Peter Cronan

No. 57, 54
- Position: Linebacker

Personal information
- Born: January 13, 1955 (age 71) Bourne, Massachusetts, U.S.
- Listed height: 6 ft 0 in (1.83 m)
- Listed weight: 238 lb (108 kg)

Career information
- High school: Framingham (MA) Marian
- College: Boston College
- NFL draft: 1977: 2nd round, 51st overall pick

Career history
- Seattle Seahawks (1977–1981); Washington Redskins (1981–1985);

Awards and highlights
- Super Bowl champion (XVII); Nils V. "Swede" Nelson Award (1976); 2× First-team All-East (1975, 1976);

Career NFL statistics
- Sacks: 2
- Fumble recoveries: 7
- Interceptions: 2
- Stats at Pro Football Reference

= Peter Cronan =

American football player (born 1955)

Peter Joseph Cronan (born January 13, 1955) is an American former professional football player who was a linebacker in the National Football League (NFL) for the Washington Redskins and Seattle Seahawks.
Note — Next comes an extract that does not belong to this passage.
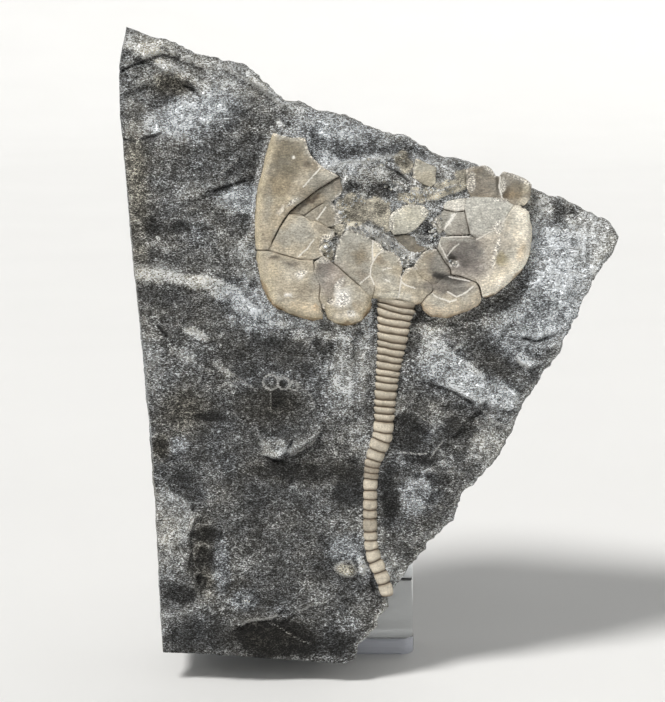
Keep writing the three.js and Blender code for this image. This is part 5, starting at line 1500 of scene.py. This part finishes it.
def grains():
    """Each grain is a ball of rings, pushed about at random, squashed, turned and set down."""
    draw = np.random.default_rng(301)
    places = []
    for count, cs, ct, rs, rt, *angle in GRAIN_ZONES:
        along, over = draw.normal(0, 0.5, (2, count)) * [[rs], [rt]]
        angle = math.radians(sum(angle))
        c, d = math.cos(angle), math.sin(angle)
        places.append(np.column_stack([cs + along * c - over * d, ct + along * d + over * c]))
    places = np.vstack(places)
    level = np.where(cover(*places.T)[0] > 0.1, THECA_TOP - 0.2, face_level(*places.T))
    latitude = np.linspace(0.35, np.pi - 0.35, BALL[0])[:, None]
    longitude = np.linspace(0, 2 * np.pi, BALL[1], endpoint=False)
    ball = ringed(np.stack(np.broadcast_arrays(
        np.sin(latitude) * np.cos(longitude), np.sin(latitude) * np.sin(longitude), np.cos(latitude)),
        axis=-1))
    count = len(places)
    size = 0.10 + 0.17 * draw.random((count, 1, 1)) ** 2
    shape = ball[None] * (1 + 0.35 * draw.uniform(-1, 1, (count, len(ball), 1)))
    shape = shape * size * draw.uniform(0.6, 1.25, (count, 1, 3))
    spin, tip = draw.uniform(0, 2 * np.pi, count), draw.uniform(-0.9, 0.9, count)
    zero, one = np.zeros(count), np.ones(count)
    c, d = np.cos(spin), np.sin(spin)
    about_n = np.stack([c, -d, zero, d, c, zero, zero, zero, one], axis=-1).reshape(-1, 3, 3)
    c, d = np.cos(tip), np.sin(tip)
    about_s = np.stack([one, zero, zero, zero, c, -d, zero, d, c], axis=-1).reshape(-1, 3, 3)
    shape = np.einsum("gij,gjk,gvk->gvi", about_n, about_s, shape)
    middles = np.column_stack([places, level + 0.1 * size[:, 0, 0]])
    points = (shape + middles[:, None]).reshape(-1, 3)
    offsets = (np.arange(count) * len(ball))[:, None, None]
    faces = [(f[None] + offsets).reshape(-1, f.shape[1]) for f in ring_faces(*BALL)]
    pale = np.repeat(draw.uniform(0.38, 0.82, count), len(ball))
    warm = np.repeat(draw.uniform(-0.6, 0.4, count), len(ball))
    away = np.full(len(points), -2.0)
    numbers = {"tone": pale, "leaning": warm, "pale_line": away, "dark_line": away}
    piece = add_mesh("loose_calcite_grains", in_world(*points.T), faces, numbers)
    piece.data.polygons.foreach_set("use_smooth", np.zeros(len(piece.data.polygons), bool))
    return place(piece, "limestone", stone)


print("grains:", len(grains().data.polygons), "faces")

# %% [markdown]
# The easel is one strip of acrylic, bent warm over a rod: a ledge in front, a back rest and a
# rear leg. So it is a rounded oblong section carried along straight stretches joined by arcs,
# narrowed along a quarter circle at the ledge's front. The foot of the leg is cut level.

# %% The easel's shape
SHEET, BACK_GAP = 2.4, 0.3  # mm
EASEL_SIDES = (-25.3, 6.7)
LEDGE_FRONT, REST_TOP, LEG_FOOT = 13.6, 56.0, 55.0
BEND_RADIUS, CORNER_RADIUS, EDGE_RADIUS = 3.3, 2.2, 0.28
BEND_STEPS, EDGE_ANGLES = 24, 7


def bent_line(corners, step):
    """A polyline of (y, z) corners with arcs at the bends, read at even steps: places and headings."""
    dots, points = np.array(corners, float), []
    for k, corner in enumerate(dots):
        if k in (0, len(dots) - 1):
            points.append(corner[None])
            continue
        into, out = corner - dots[k - 1], dots[k + 1] - corner
        into, out = into / np.linalg.norm(into), out / np.linalg.norm(out)
        turn = math.atan2(into[0] * out[1] - into[1] * out[0], into @ out)
        start = corner - into * BEND_RADIUS * math.tan(abs(turn) / 2)
        normal = np.sign(turn) * np.array([-into[1], into[0]])
        angle = np.linspace(0, turn, BEND_STEPS)[:, None]
        points.append(start + BEND_RADIUS * (np.sin(np.abs(angle)) * into + (1 - np.cos(angle)) * normal))
    line = np.vstack(points)
    length = travelled(line)[-1]
    even = np.linspace(0, length, int(length / step))
    even = np.unique(np.r_[np.linspace(0, CORNER_RADIUS, BEND_STEPS), even[even > CORNER_RADIUS]])
    line = read_at(line, even)
    way = np.gradient(line, axis=0)
    return line, way / np.linalg.norm(way, axis=1, keepdims=True), even


def easel():
    """The section is an oblong with rounded edges; each station turns it square to the line."""
    behind = BLOCK_THICK + BACK_GAP + SHEET / 2

    def rest_at(t):
        """The back rest's middle line at t up the face, as y and z."""
        return np.array([t * math.sin(LEAN) + behind * math.cos(LEAN),
                         FACE_AT[2] + t * math.cos(LEAN) - behind * math.sin(LEAN)])

    knee = rest_at((SHEET / 2 - FACE_AT[2] + behind * math.sin(LEAN)) / math.cos(LEAN))
    crest = rest_at(REST_TOP + 2 * BEND_RADIUS)
    line, way, along = bent_line([(LEDGE_FRONT, SHEET / 2), knee, crest, (LEG_FOOT, -SHEET)], 0.9)

    def rounded(radius):
        """What a quarter circle at the strip's start takes off, 0 beyond its radius."""
        return np.sqrt(radius ** 2 - np.maximum(0, radius - along) ** 2) - radius

    half_wide = (EASEL_SIDES[1] - EASEL_SIDES[0]) / 2 + rounded(CORNER_RADIUS)
    half_thick = SHEET / 2 + rounded(EDGE_RADIUS)
    quarter, quarters = np.linspace(0, np.pi / 2, EDGE_ANGLES), np.arange(4) * np.pi / 2
    section_angle = (quarters[:, None] + quarter).ravel()
    wide_sign, thick_sign = (
        np.repeat(np.sign(wave(quarters + 0.7)), EDGE_ANGLES) for wave in (np.cos, np.sin))
    s = (wide_sign * (half_wide[:, None] - EDGE_RADIUS) + EDGE_RADIUS * np.cos(section_angle)
         + sum(EASEL_SIDES) / 2)
    e = thick_sign * (half_thick[:, None] - EDGE_RADIUS) + EDGE_RADIUS * np.sin(section_angle)
    y = line[:, 0, None] - way[:, 1, None] * e
    z = line[:, 1, None] + way[:, 0, None] * e
    sunk_in = np.minimum(z, 0)
    y -= sunk_in * (way[:, 0] / np.where(np.abs(way[:, 1]) > 0.5, way[:, 1], np.inf))[:, None]
    z -= sunk_in
    return np.stack([FACE_AT[0] + s, FACE_AT[1] + y, z], axis=-1) * MM


stations = easel()
print("easel:", stations.shape[0], "stations of", stations.shape[1], "points")

# %% [markdown]
# Clear acrylic bends light less than glass and keeps a faint cool tint in its depth. The
# front edge of the ledge and the foot of the leg were left as the saw made them, frosted.

# %% The easel's finish
def acrylic():
    """Clear, with a polish that varies a little."""
    f = Finish("clear_acrylic")
    f.set(Base_Color=(0.97, 0.985, 0.99, 1.0), Transmission_Weight=1.0, IOR=1.49)
    return f.set(Roughness=0.02 + f.noise(9.0).smooth(0.55, 0.9) * 0.04)


def sawn_acrylic():
    """Milky, with fine saw marks."""
    f = Finish("sawn_acrylic")
    f.set(Transmission_Weight=0.25, IOR=1.49, Roughness=0.5)
    saw_marks = f.noise(0.3, 2.0, 0.6, (30.0, 1.0, 1.0))
    f.set(Base_Color=f.mix(saw_marks, colour(196, 200, 212), colour(228, 231, 240)))
    return f.set(Normal=f.bump(saw_marks, 0.05, 0.5))


stand = add_mesh("acrylic_easel", ringed(stations), ring_faces(*stations.shape[:2]), {})
place(stand, "clear_acrylic", acrylic(), "easel")
stand.data.materials.append(sawn_acrylic())
normals, centres = np.zeros((2, len(stand.data.polygons), 3))
stand.data.polygons.foreach_get("normal", normals.ravel())
stand.data.polygons.foreach_get("center", centres.ravel())
y, z = centres[:, 1] / MM - FACE_AT[1], centres[:, 2] / MM
front_cut = (normals[:, 1] < -0.25) & (y < LEDGE_FRONT + CORNER_RADIUS)
foot_cut = (normals[:, 2] < -0.5) & (y > LEG_FOOT - 5 * SHEET) & (z < EDGE_RADIUS)
stand.data.polygons.foreach_set("material_index", (front_cut | foot_cut).astype(np.int32))
print("frosted faces:", int(front_cut.sum()), "in front and", int(foot_cut.sum()), "under the leg")

# %% [markdown]
# The floor is a pale disc that curves up all round into a wall, so that there is no horizon.
# It is a line from the middle out and up, turned about an axis.

# %% Floor
def cove():
    """A flat disc, a quarter circle of its own radius and a short wall, in metres."""
    reach, high = 0.9, 1.5
    bend = np.linspace(0, np.pi / 2, 24)[1:]
    radius = np.r_[np.linspace(0.02, reach, 12), reach * (1 + np.sin(bend)), 2 * reach]
    level = np.r_[np.zeros(12), reach * (1 - np.cos(bend)), high]
    angle = np.linspace(0, 2 * np.pi, 96, endpoint=False)
    points = np.stack(np.broadcast_arrays(
        radius[:, None] * np.cos(angle), radius[:, None] * np.sin(angle), level[:, None]), axis=-1)
    faces = ring_faces(len(radius), len(angle))[:2]
    piece = add_mesh("floor", ringed(points)[:-1], faces, {})
    f = Finish("pale_paper")
    f.set(Roughness=0.8, Base_Color=f.mix(f.noise(60.0), colour(231, 231, 230), colour(236, 236, 235)))
    piece.data.materials.append(f.material)
    return piece


floor = cove()
print("floor:", len(floor.data.polygons), "faces")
He played both defensive line and linebacker during his college football career with the Boston College Eagles and was an All-East performer. Selected 51st overall by the Seattle Seahawks in the second round of the 1977 NFL draft. He was traded to the Washington Redskins where he earned two Super Bowl rings as Captain of the special teams. He has been the color commentator on the Boston College radio broadcasts since 1988. His broadcast partners have included, Gil Santos, Dale Arnold, Dick Lutsk, Sean McDonough, Sean Grande, John Rooke, and his current partner Jon Meterparel.